Rather worryingly, it seems that only about 85% of those sitting these tests pass them at the first attempt (from the report on the page linked to above), though maths students do significantly better than average on all the tests (it will probably surprise nobody with a keen interest in stereotyping to know that secondary art trainees were least numerate of all). I'd like to unleash a proper rant about these idiotic tests lowering the status of the profession by demonstrating contempt for the trainees, but apparently a very significant proportion of us are actually contemptible. Worrying.

19-12-2003 (archived)

This week's second film review is “Lord of the Rings: The Return of the King”. Like the previous parts, this was never going to be a great film; the trilogy may, yet again, have been voted the nation's favourite book, but it simply isn't up to much as literature. As a movie, though, it's a different matter. Those who have criticised the series have done so mostly on the (rather unavoidable) grounds of length, and at a full 200 minutes long, by the time you have the usual bout of adverts and trailers you'll have spent just twenty minutes shy of four hours in your seat. This is a long, long film, but it's never boring.

The cinematography and effects work remain utterly stunning; the sequence where alarm beacons are lit in chain across the mountains actually brought tears to my eyes. The battles are better even than before; the sheer scale and detail of these astonishing encounters would have been impossible to contemplate just a few years ago. The charm of Bloom and the hobbits and sheer charisma of McKellen and (especially) Viggo Mortensen remain as strong as ever, and those things that were good before are, if anything, better now. There's less of the elves, too, which can only be a good thing.

This is a worthy conclusion to the trilogy, although sadly it remains loyal to the book even to the extent of finishing quite some time before it actually stops. Like its predecessors, it portrays Tolkien's myth more powerfully, fluently, and believably than Tolkien himself ever could.
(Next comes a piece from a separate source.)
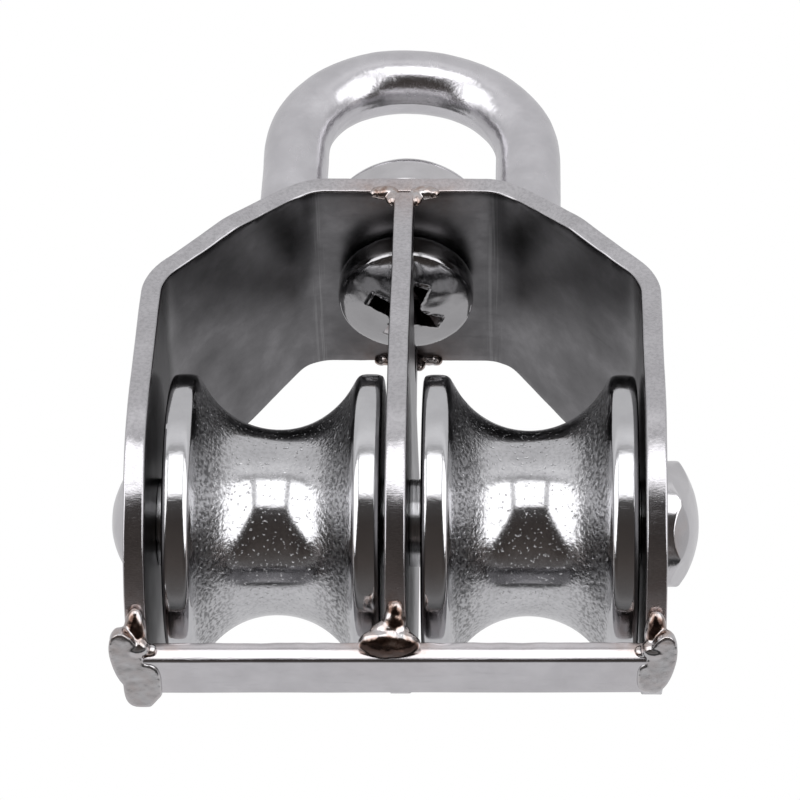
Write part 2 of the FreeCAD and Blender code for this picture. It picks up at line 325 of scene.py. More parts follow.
def filled(borders, spacing):
    """Points and triangles that fill the first border, less the others."""
    low, high = borders[0].min(axis=0), borders[0].max(axis=0)
    rows = np.arange(low[1], high[1], spacing * 0.866)
    columns = np.arange(low[0], high[0], spacing)
    inner = np.array([(x + spacing / 2 * (k % 2), y) for k, y in enumerate(rows) for x in columns])
    keep = inside(inner, borders[0])
    for border in borders[1:]:
        keep &= ~inside(inner, border)
    rim = np.vstack(borders)
    tree = kdtree.KDTree(len(rim))
    for index, (x, y) in enumerate(rim):
        tree.insert((x, y, 0), index)
    tree.balance()
    inner = np.array([p for p in inner[keep] if tree.find((*p, 0))[2] > spacing / 2]).reshape(-1, 2)
    edges = []
    start = 0
    for border in borders:
        count = len(border)
        edges += [(start + k, start + (k + 1) % count) for k in range(count)]
        start += count
    places = [Vector(p) for p in np.vstack([rim, inner])]
    flat, _, triangles, *_ = geometry.delaunay_2d_cdt(places, edges, [], 1, 1e-7)
    flat = np.array(flat)
    triangles = np.array(triangles)
    middles = flat[triangles].mean(axis=1)
    keep = inside(middles, borders[0])
    for border in borders[1:]:
        keep &= ~inside(middles, border)
    return flat, triangles[keep]


def rim_stations(thickness, rounding):
    """Inset and height of each line of points down a rim, from the upper face to the lower."""
    turn = np.linspace(0, math.pi / 2, 5)
    inset = rounding * (1 - np.sin(turn))
    drop = thickness / 2 - rounding * (1 - np.cos(turn))
    side = np.linspace(drop[-1], -drop[-1], 6)[1:-1]
    insets = np.concatenate([inset, np.zeros(len(side)), inset[::-1]])
    return list(zip(insets, np.concatenate([drop, side, -drop[::-1]])))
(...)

Nothing even close to this has been attempted, let alone achieved, in the fantasy genre on film before. As sheer, escapist, stirring entertainment, it is as good as it gets.

22-12-2003 (archived)

This is post the 256th, which is 100,000,000 in binary, and so something of a geek moment. This, on the other hand, is apparently called the Industorious Clock. It is exceptionally cool. If you will be hopelessly bored while the rfblog takes its winter holiday, you can watch it for entertainment instead.
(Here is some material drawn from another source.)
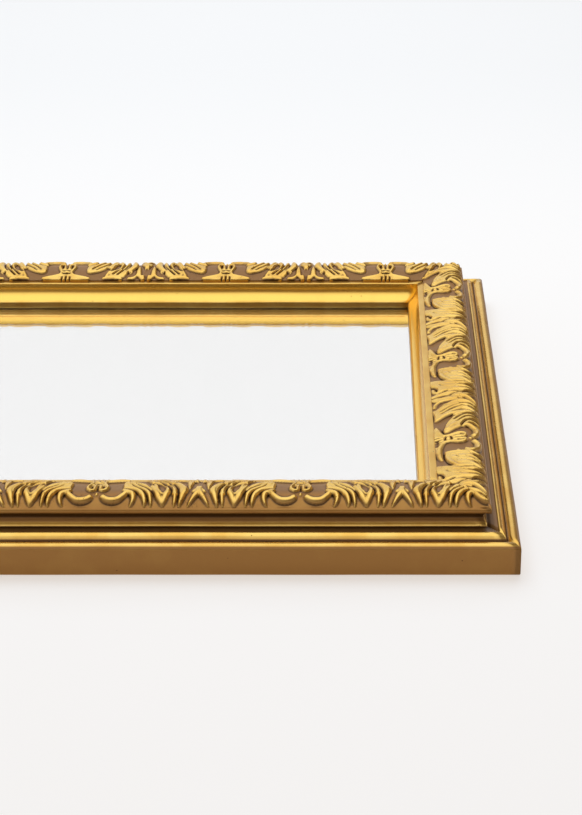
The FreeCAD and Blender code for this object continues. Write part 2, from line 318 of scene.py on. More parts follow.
moulding = {
    "face": [
        (0, 1.2, 0.35, 1),
        (0, 17.5, 0, 1),
        (0.5, 17.5, 0, 1.3),
        (1.1, 18.4, 0.1, 1.2),
        (6.6, 18.1, 1.25, 0.1),
        # the groove between the beads: dirt with painted shade
        (7.5, 18.1, 0, 2),
        (8.1, 18.9, 0, 1.7),
        (8.9, 20, 0.05, 0.3),
        (11.9, 22.1, 0.5, 0),
        # the flat under the lip, darker toward the neck: painted shade of the lip's overhang over the
        # toning
        (11.9, 21.6, 0, 1.2),
        (14, 21.6, 0, 1.4),
        (16, 21.6, 0, 1.6),
        (18.4, 21.6, 0, 1.85),
        # the neck, browner toward the lip above it: painted shade under the overhang
        (19.6, 23.7, -0.15, 0.25),
        (20.8, 26.1, -0.15, 1.1),
        # the lip's underside: painted shadow
        (17.7, 31, -1, 1.8),
        (17, 30.9, 0, 1.5),
        (16.2, 32, 0.25, 1.1),
        (17.5, 34.5, 0.6, 1),
        (18.6, 35, 0, 0.95),
        (45.6, 35, 0, 0.6),
        (50.2, 35, 0, 0.25),
        (50.35, 34.2, 0, 0),
        (56.2, 24, -1.9, -1),
        (56.2, 23.5, 0, 1.2),
        (57, 23.2, 0, -0.3),
        (57, 19, 0, 0.5),
    ],
    "back": [(49, 19), (49, 11.85), (30, 11.85), (30, 0), (1.2, 0)],
    "step": 0.35,        # spacing of points round the face
    "softening": 2,      # passes that round its corners, as gesso does
    "runStep": 7.0,      # spacing of sections along the member
    "waver": 0.05,       # how far the gesso wanders off true, upward
    "inwardShare": 0.5,  # and how much of that it wanders inward
    "firstWave": (0.083, 0.21),   # how fast it does, along and across
    "secondWave": (0.037, -0.3),  # and along and up
    "calmEnds": 12,      # the higher, the nearer to the mitres it starts
    "mitreGap": 0.06,
    "edgeWear": (1.4, 0.1),  # how much a sharp edge is rubbed, and how sharp it has to be
}


def sampleFace():
    # points (across, up) with the wash, along the shown part of the section
    start = moulding["back"][-1]
    points, washAndShade = [start], [moulding["face"][0][3]]
    for across, up, bulge, brownToneAndShade in moulding["face"]:
        last = points[-1]
        run = math.hypot(across - last[0], up - last[1])
        count = max(1, round(run / moulding["step"]))
        for index in range(1, count + 1):
            share = index / count
            bow = 4 * bulge * share * (1 - share) / run
            points.append((
                last[0] + (across - last[0]) * share - (up - last[1]) * bow,
                last[1] + (up - last[1]) * share + (across - last[0]) * bow,
            ))
            washAndShade.append(brownToneAndShade)
    line = np.column_stack([np.array(points), washAndShade])
    for _ in range(moulding["softening"]):
        line[1:-1] = (line[:-2] + 2 * line[1:-1] + line[2:]) / 4
    return line


def makeMember(name, side):
    face = sampleFace()
    back = np.array([(across, up, 0) for across, up in moulding["back"][:-1]])
    section = np.vstack([face, back])
    across, up, washAndShade = section.T
    shown, count, half = len(face), len(section), side["length"] / 2
    rings = round(side["length"] / moulding["runStep"]) + 1
    vertices = np.zeros((rings, count, 3))
    (alongOne, acrossOne), (alongTwo, upTwo) = moulding["firstWave"], moulding["secondWave"]
    for ring, share in enumerate(np.linspace(-1, 1, rings)):
        along = share * (half - moulding["mitreGap"] - across)
        # slow waves along the run, none at the mitres, so that neighbours meet
        calm = 1 - abs(share) ** moulding["calmEnds"]
        wave = np.sin(along * alongOne + across * acrossOne + side["turn"])
        wave += np.sin(along * alongTwo + up * upTwo)
        lift = moulding["waver"] * calm * wave
        lift[shown:] = 0
        lift[0] = 0
        vertices[ring] = np.column_stack([along, across - lift * moulding["inwardShare"], up + lift])
    vertices[:, :, 2] = np.maximum(vertices[:, :, 2], 0)
    faces = tubeFaces(rings, count)
    faces.append(tuple(range(count - 1, -1, -1)))
    faces.append(tuple((rings - 1) * count + i for i in range(count)))
    mesh = bpy.data.meshes.new(name)
    mesh.from_pydata(vertices.reshape(-1, 3).tolist(), [], faces)
    bendUp = np.gradient(np.unwrap(np.arctan2(np.gradient(up), np.gradient(across))))
    wear, sharp = moulding["edgeWear"]
    edge = np.clip(-bendUp * wear - sharp, 0, 1)
    edge[shown:] = 0
    # wash past 1 is dirt and painted shade; the neck's tone is painted shade as well
    painted = {"toneAndShade": np.clip(washAndShade, 0, 1), "dirtAndShade": np.clip(washAndShade - 1, 0, 1), "rubbed": edge,
               "burnished": np.clip(-washAndShade, 0, 1)}
    paintPoints(mesh, {label: np.tile(values, rings) for label, values in painted.items()})
    mesh.materials.append(materials["giltMoulding"])
    mesh.materials.append(materials["bareWood"])
    for index, polygon in enumerate(mesh.polygons):
        gilt = index < (rings - 1) * count and index % count < shown - 1
        polygon.material_index = 0 if gilt else 1
        polygon.use_smooth = gilt
    placeOnSide(mesh, side)
    mesh.validate()
    newPiece(name + "_moulding", mesh, name)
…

Do not adjust your set; normal service will be resumed this year. Probably. In the meantime, many happy things of your choice to you all.

5-1-2004 (archived)

I return, later than advertised, with my 2003 awards.

Gig of the year: Talisman at The Gods. Honourable mention: The Devin Townsend Band.
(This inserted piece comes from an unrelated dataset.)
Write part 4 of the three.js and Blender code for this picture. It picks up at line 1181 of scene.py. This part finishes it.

CD of the year (new releases category): Devin Townsend Band, Accelerated Evolution.

CD of the year (heard by me for the first time category): Talisman, Humanimal.

Big-selling single of the year: Evanescence, Bring me to life.

Most puzzling success story of the year: The Darkness. Honourable mention: Chicago.

Most fun of the year: Saturday night in Wigan.

Movie of the year: Pirates of the Caribbean. Honourable mention: Return of the King.

Film of the year: City of God.

Bad but enjoyable movie of the year: Ghost Ship. Honourable mention: Final Destination 2.

Worst film I saw: Tomb Raider 2. Dishonourable mention: Equilibrium.

The “Screw you guys, I liked it” award: Underworld.

Finally, the special award for sanity maintenance and prevention of homicidal killing sprees goes to #ukmg, without which my life would be considerably more tightly strung. Thanks, boys (and sadly, I do mean “boys”; the intersection of “women”, “guitar playing”, “Usenet” and “IRC” seems to be empty).

7-1-2004 (archived)

This year's first film review is American Splendor. It is decidedly out of the ordinary.

The real Harvey Pekar is a comics writer, best known for writing a down-to-earth, realistic series about his own life, entitled “American Splendor”. The movie is based partly on those comics, sometimes with storyboarding and taglines, sometimes with simple translations, and partly a sort of meta-comic, telling the story of the writing of the comics.

And then there's the voiceover by the real Pekar, and appearances by him, his real wife, and the real versions of other people who appear in the film, often in the same frame as the actors portraying them, in front of stylised versions of the sets they're filming on. It all sounds incredibly pretentious, some sort of deliberate comment on the nature of reality, documentary and fiction, but it never feels pretentious - just moving, honest, very very funny, clever without ever being smug.

There will be better films this year, but I wouldn't bet on seeing one that's at once as entertaining, as surprising, and as interesting. This is really different, and really good.

9-1-2004 (archived)

A couple of BBC stories for you today. Apparently the music business are very unhappy about us sourcing cheap CDs from overseas. We're not talking pirate copies here, just ones that aren't ripping us off because we happen to be European. There are times I think I should give up buying CDs altogether on moral grounds.

This article, on the other hand, is a strong early contender for the “worst-judged use of the phrase ‘whale of a time’ in 2004” award.

If you would like to be less like a whale, here's Yet Another Atkins Article. You're welcome.

12-1-2004 (archived)

This week's film review is “Lost in translation”, a genuinely beautiful film by Sofia Coppola.

This is a sad, funny, chaste romantic comedy of glances and conversations, boredom and stale, broken marriages, sweet and bitter, insomnia and ennui. Scarlett Johansson is wonderful (and gorgeously unskinny) as the young woman losing faith in her marriage and looking for some in herself. Bill Murray turns in his best performance for years, and as good a performance as I have seen in a long time from anyone, as the self-loathing, aging actor with a dying marriage and kids he is wise enough to know don't really need him.

The cinematography is truly beautiful, the comedy as funny as Murray can be at his best, and the romance delicate, poignant, beautiful, unspoken. Quite simply, stunning.